STATED TASK ▸ Reproduce the complete listing without any deviation.

PROVIDED MATERIAL ▸
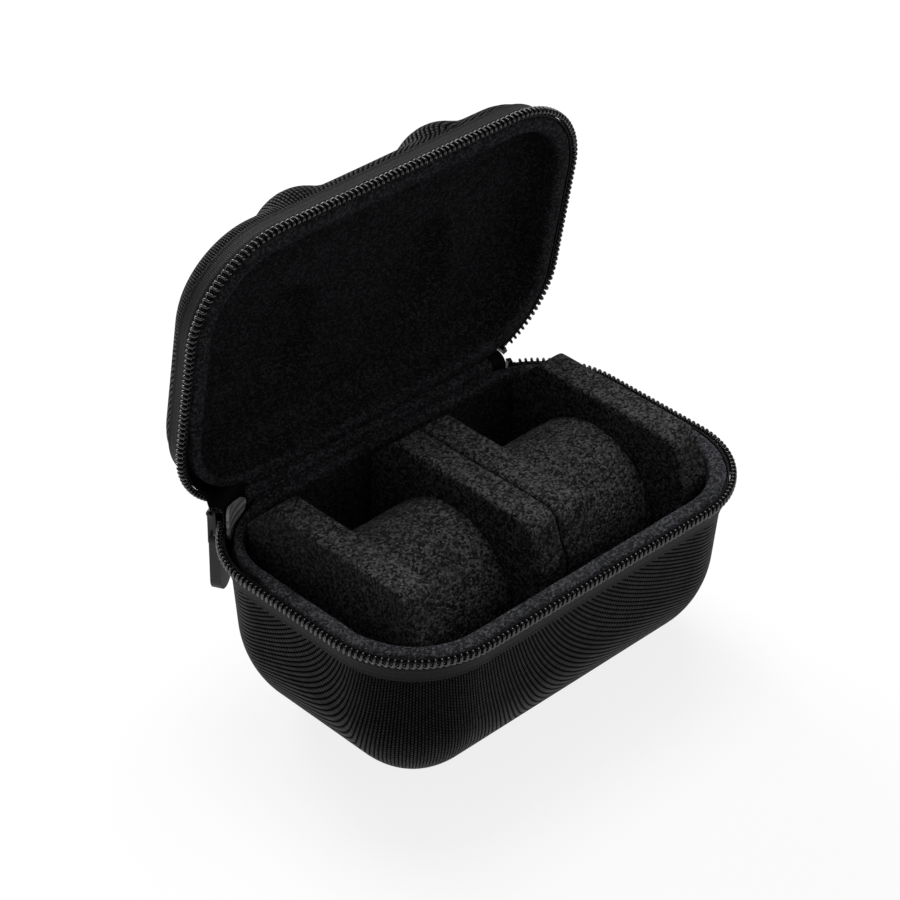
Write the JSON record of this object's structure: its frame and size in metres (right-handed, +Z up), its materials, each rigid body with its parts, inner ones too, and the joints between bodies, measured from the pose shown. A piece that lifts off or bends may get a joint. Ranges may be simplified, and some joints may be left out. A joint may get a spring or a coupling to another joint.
{
  "type": "watch travel case",
  "caption": "Zipped travel case for wristwatches: moulded base with lift-out foam inserts, and a domed lid on a fabric hinge.",
  "frame": {"origin": "centre of the flat underside of the base", "axes": "+X along the long side to the right, +Y towards the hinge, +Z up"},
  "size_m": [0.14, 0.108, 0.1452],
  "materials": {
    "woven_cover": "woven polyester cloth, matt, with fine ribs",
    "foam_board": "moulded foam board, matt",
    "velvet": "short velvet",
    "zip_tape": "knitted tape, matt",
    "zip_nylon": "nylon coil, glossy",
    "zip_metal": "dark plated metal, satin",
    "insert_foam": "open-cell foam, matt",
    "pull_rubber": "moulded rubber, matt"
  },
  "bodies": {
    "case_base": {"base_cover": "woven_cover", "base_shell": "foam_board", "base_lining": "velvet", "base_zip_tape": "zip_tape", "base_zip_teeth": "zip_nylon", "base_zip_stops": "zip_metal", "base_hinge_tape": "zip_tape", "base_hinge_strip": "velvet"},
    "left_insert": {"left_outer_cheek": "insert_foam", "left_core": "insert_foam", "left_inner_cheek": "insert_foam"},
    "right_insert": {"right_inner_cheek": "insert_foam", "right_core": "insert_foam", "right_outer_cheek": "insert_foam"},
    "lid": {"lid_cover": "woven_cover", "lid_shell": "foam_board", "lid_lining": "velvet", "lid_zip_tape": "zip_tape", "lid_zip_teeth": "zip_nylon", "lid_zip_stop": "zip_metal", "lid_hinge_tape": "zip_tape", "lid_hinge_strip": "velvet"},
    "slider": {"slider_body": "zip_metal", "slider_bridge": "zip_metal"},
    "pull": {"pull_tab": "pull_rubber"}
  },
  "joints": [
    {"name": "lid_hinge", "type": "hinge", "parent": "case_base", "child": "lid", "pos_m": [0, 0.044, 0.056], "axis": [-1, 0, 0], "range_deg": [-80.5, 25]},
    {"name": "left_insert_lift", "type": "slide", "parent": "case_base", "child": "left_insert", "axis": [0, 0, 1], "range_m": [0, 0.06]},
    {"name": "right_insert_lift", "type": "slide", "parent": "case_base", "child": "right_insert", "axis": [0, 0, 1], "range_m": [0, 0.06]},
    {"name": "slider_run", "type": "hinge", "parent": "case_base", "child": "slider", "pos_m": [-0.041, 0.017, 0.056], "axis": [0, 0, 1], "range_deg": [0, 47]},
    {"name": "pull_swing", "type": "hinge", "parent": "slider", "child": "pull", "pos_m": [-0.05581, 0.04486, 0.056], "axis": [0.8829, 0.4695, 0], "range_deg": [-5, 90]}
  ]
}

WRITTEN REPLY ▸
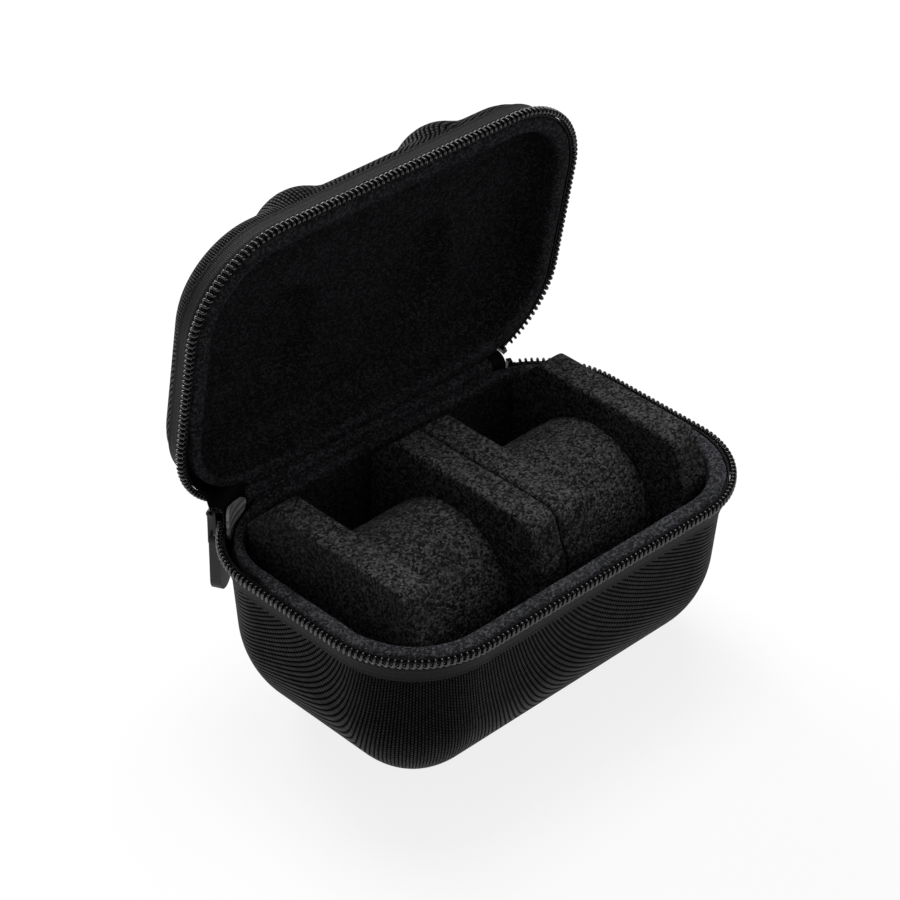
Write the JSON record of this object's structure: its frame and size in metres (right-handed, +Z up), its materials, each rigid body with its parts, inner ones too, and the joints between bodies, measured from the pose shown. A piece that lifts off or bends may get a joint. Ranges may be simplified, and some joints may be left out. A joint may get a spring or a coupling to another joint.
{
  "type": "watch travel case",
  "caption": "Zipped travel case for wristwatches: moulded base with lift-out foam inserts, and a domed lid on a fabric hinge.",
  "frame": {"origin": "centre of the flat underside of the base", "axes": "+X along the long side to the right, +Y towards the hinge, +Z up"},
  "size_m": [0.14, 0.108, 0.1452],
  "materials": {
    "woven_cover": "woven polyester cloth, matt, with fine ribs",
    "foam_board": "moulded foam board, matt",
    "velvet": "short velvet",
    "zip_tape": "knitted tape, matt",
    "zip_nylon": "nylon coil, glossy",
    "zip_metal": "dark plated metal, satin",
    "insert_foam": "open-cell foam, matt",
    "pull_rubber": "moulded rubber, matt"
  },
  "bodies": {
    "case_base": {"base_cover": "woven_cover", "base_shell": "foam_board", "base_lining": "velvet", "base_zip_tape": "zip_tape", "base_zip_teeth": "zip_nylon", "base_zip_stops": "zip_metal", "base_hinge_tape": "zip_tape", "base_hinge_strip": "velvet"},
    "left_insert": {"left_outer_cheek": "insert_foam", "left_core": "insert_foam", "left_inner_cheek": "insert_foam"},
    "right_insert": {"right_inner_cheek": "insert_foam", "right_core": "insert_foam", "right_outer_cheek": "insert_foam"},
    "lid": {"lid_cover": "woven_cover", "lid_shell": "foam_board", "lid_lining": "velvet", "lid_zip_tape": "zip_tape", "lid_zip_teeth": "zip_nylon", "lid_zip_stop": "zip_metal", "lid_hinge_tape": "zip_tape", "lid_hinge_strip": "velvet"},
    "slider": {"slider_body": "zip_metal", "slider_bridge": "zip_metal"},
    "pull": {"pull_tab": "pull_rubber"}
  },
  "joints": [
    {"name": "lid_hinge", "type": "hinge", "parent": "case_base", "child": "lid", "pos_m": [0, 0.044, 0.056], "axis": [-1, 0, 0], "range_deg": [-80.5, 25]},
    {"name": "left_insert_lift", "type": "slide", "parent": "case_base", "child": "left_insert", "axis": [0, 0, 1], "range_m": [0, 0.06]},
    {"name": "right_insert_lift", "type": "slide", "parent": "case_base", "child": "right_insert", "axis": [0, 0, 1], "range_m": [0, 0.06]},
    {"name": "slider_run", "type": "hinge", "parent": "case_base", "child": "slider", "pos_m": [-0.041, 0.017, 0.056], "axis": [0, 0, 1], "range_deg": [0, 47]},
    {"name": "pull_swing", "type": "hinge", "parent": "slider", "child": "pull", "pos_m": [-0.05581, 0.04486, 0.056], "axis": [0.8829, 0.4695, 0], "range_deg": [-5, 90]}
  ]
}